I try not to jump to conclusions based strictly on IMDB info. If you look me up you’d find that the majority of my credits are in audio and music, but I’ve been active in video post-production since 1999, and jumped head-first into CG and VFX in 2009 and haven’t looked back since. Nowadays many of my VFX/CG full time friends come to me for advice or sub-contract me to handle shots that they don’t have the skills or expertise to handle – and yet if you compare my IMDB credits to theirs, you’d be scratching your head as to why in the world they would come to a composer for help!

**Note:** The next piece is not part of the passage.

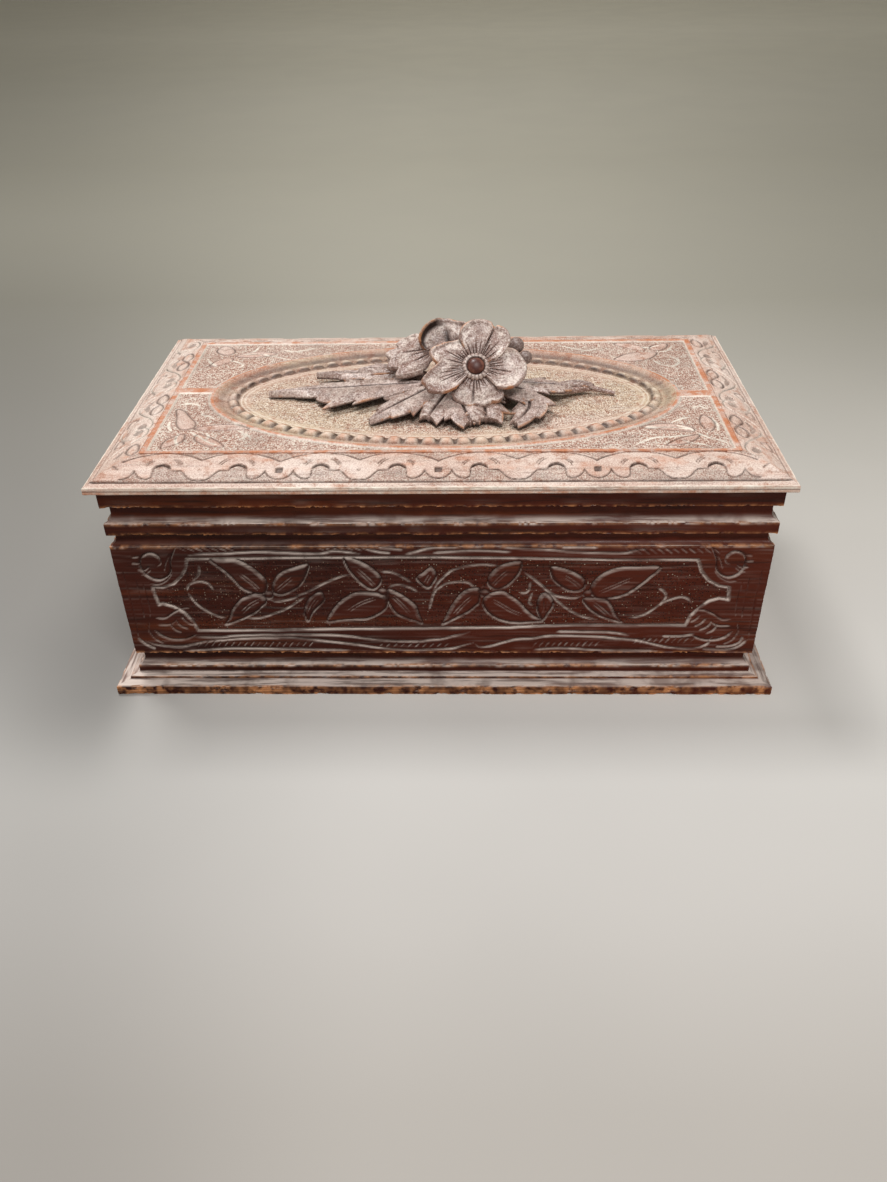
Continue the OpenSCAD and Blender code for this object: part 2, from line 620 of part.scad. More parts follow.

Bottom line – Troy obviously knows his stuff when it comes to color science and if he chooses to make his living as a key grip I don’t blame him at all (bonus points – he’s got union benefits whereas VFX artists don’t)!

It depends who the client is. In Robert’s case it might not necessarily be Netflix or Apple but rather someone like Company 3 who might be handling the DI color and finishing, so they might have their own intermediate specs independently of the final client’s delivery specs (but in that case, I would think they would just ask for an ACEScg EXR output from the VFX house).

I think some of the communication is getting a bit confusing in this thread since we’re all trying to use a short-hand to communicate our thoughts, and that shorthand isn’t always clear.